4. Die übrigen naturphilosophischen Schriften


Nur im Vorübergehen sei dreier weiterer naturphilosophischer Abhandlungen — sämtlich Universitätsschriften — gedacht, die sich auf speziell physikalische Probleme beziehen.

Von ihnen haben wir die Promotionsschrift Deigne (1755) schon mehrfach erwähnt. Sie versucht die Wärmeerscheinungen als Wellenbewegung einer elastischen Äther-Materie zu erklären, demnach aus der Lagerung und den Kraftverhältnissen kleinster Teilchen abzuleiten. Die am 10. April 1756 zum Behufe der Bewerbung um eine Professur (s. oben) erforderliche dritte öffentlich verteidigte lateinische Dissertation: Monadologia physica, führt diese Atom-Theorie weiter.
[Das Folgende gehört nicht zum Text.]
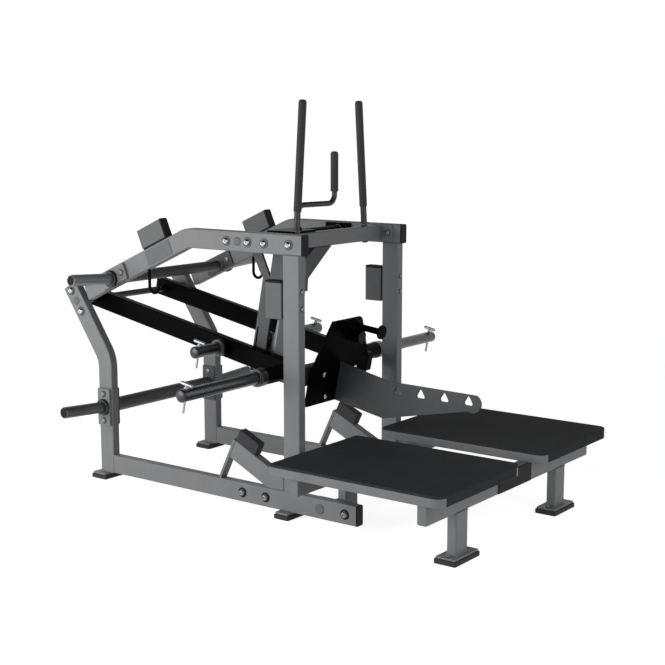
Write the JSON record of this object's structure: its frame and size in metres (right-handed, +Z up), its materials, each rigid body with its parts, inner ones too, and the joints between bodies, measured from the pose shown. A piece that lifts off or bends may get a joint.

Die Monade (einfache Substanz, ursprünglicher Teil eines Körpers) erfüllt den Raum und bestimmt so der Nachbarmonade das "Maß der Nähe". Der Begriff der Undurchdringlichkeit wird zu dem der Kraft vertieft, da nur eine solche einer anderen Kraft zu widerstehen vermag. So überwindet der Philosoph den widerspruchsvollen Begriff des leeren Raumes. Die Schrift, in der er "Metaphysik", d. h. Leibnizsche Monadenlehre, durch "Geometrie", d. h. Newtonsche Physik, zu verbessern sucht, erregte Hamanns besonderen Beifall. Einer der "Opponenten" war der erst 16jährige Borowski.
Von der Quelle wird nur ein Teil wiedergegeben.